G. U.: What is your attitude to the participation of craftswomen in the Art Bazaars?
B. N.: The regular fairs in the format of the art market, without losing its relevance, are very important for the economic functioning of traditional crafts. At the same time, due to the purely commercial objectives such fairs may adversely affect the formation of high aesthetic and artistic criteria of the craftsmanship. I think that in this respect the exhibition of M. Kasymbaeva, which we discussed at the beginning of our interview, is the reference model for the development of suzani, this exquisite form of art.
G. U.: What can render the masters of suzani successful today?

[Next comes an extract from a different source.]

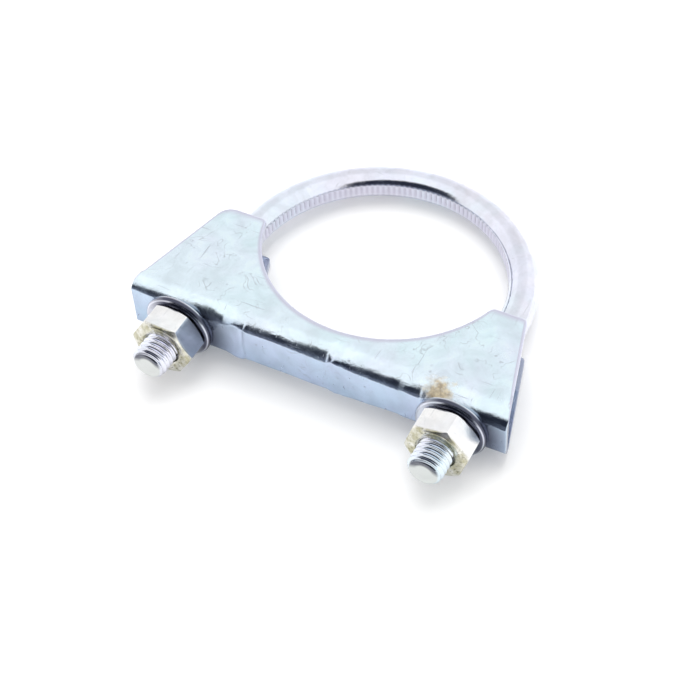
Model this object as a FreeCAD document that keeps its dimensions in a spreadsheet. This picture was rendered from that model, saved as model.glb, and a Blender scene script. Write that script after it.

B. N.: The key to commercial success of the suzani craftswomen is primarily a high level of professionalism and the ability to creatively adapt traditions of the past centuries to the modern products. If in the past the craftswomen creating their drawings and compositions of the embroidery were based on their own experience, the canons and traditions of a particular school, today many of them are focused on the tastes of consumers, at fashion trends that can negatively affect further development of the traditional Uzbek embroidery. Certainly, this does not mean that one should blindly copy old samples. It is necessary to continue the tradition by adding something new. After all, the amazing samples of the embroideries of previous centuries once were also new.